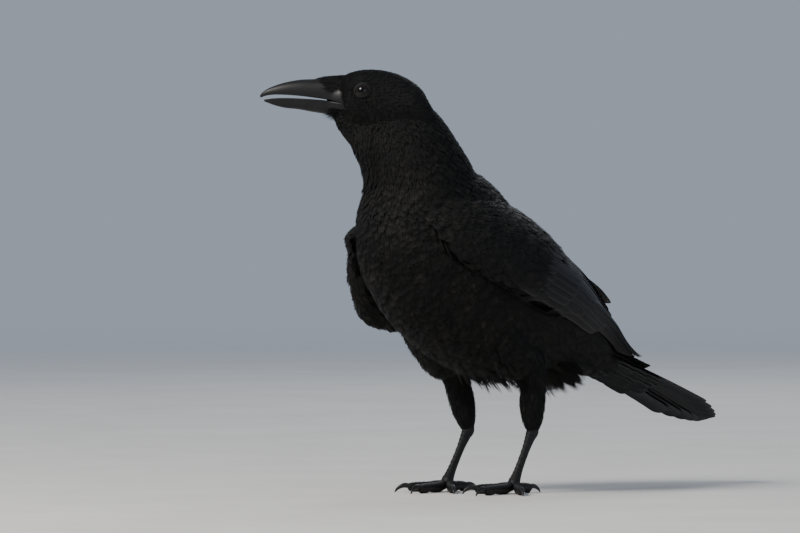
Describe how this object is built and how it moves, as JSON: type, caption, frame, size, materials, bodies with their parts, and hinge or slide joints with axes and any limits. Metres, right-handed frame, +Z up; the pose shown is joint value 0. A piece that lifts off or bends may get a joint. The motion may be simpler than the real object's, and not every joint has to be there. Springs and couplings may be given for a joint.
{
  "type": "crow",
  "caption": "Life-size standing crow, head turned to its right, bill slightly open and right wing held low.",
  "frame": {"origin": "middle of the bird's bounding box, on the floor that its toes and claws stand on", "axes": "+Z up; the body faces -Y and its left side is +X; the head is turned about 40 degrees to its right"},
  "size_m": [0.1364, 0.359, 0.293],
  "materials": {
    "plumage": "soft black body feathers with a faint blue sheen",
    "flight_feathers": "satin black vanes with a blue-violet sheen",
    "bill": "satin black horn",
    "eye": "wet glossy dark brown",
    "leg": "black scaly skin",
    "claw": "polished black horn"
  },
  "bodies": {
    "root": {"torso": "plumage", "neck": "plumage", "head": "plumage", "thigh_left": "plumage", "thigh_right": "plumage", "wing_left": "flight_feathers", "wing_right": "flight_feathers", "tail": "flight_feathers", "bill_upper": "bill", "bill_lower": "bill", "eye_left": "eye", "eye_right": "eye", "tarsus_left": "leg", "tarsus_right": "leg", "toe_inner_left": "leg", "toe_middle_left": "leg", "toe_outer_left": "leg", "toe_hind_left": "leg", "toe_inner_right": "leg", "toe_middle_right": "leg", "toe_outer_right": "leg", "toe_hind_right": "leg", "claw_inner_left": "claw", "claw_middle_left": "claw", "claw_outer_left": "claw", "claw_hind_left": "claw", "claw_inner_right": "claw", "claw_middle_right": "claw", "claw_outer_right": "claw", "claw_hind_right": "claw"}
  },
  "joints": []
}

━━━━━━━━━━

DIRECTIONS
Of all the lines above, how many contain the word "joints"? Give the number and nothing else.

TASK ANSWER
2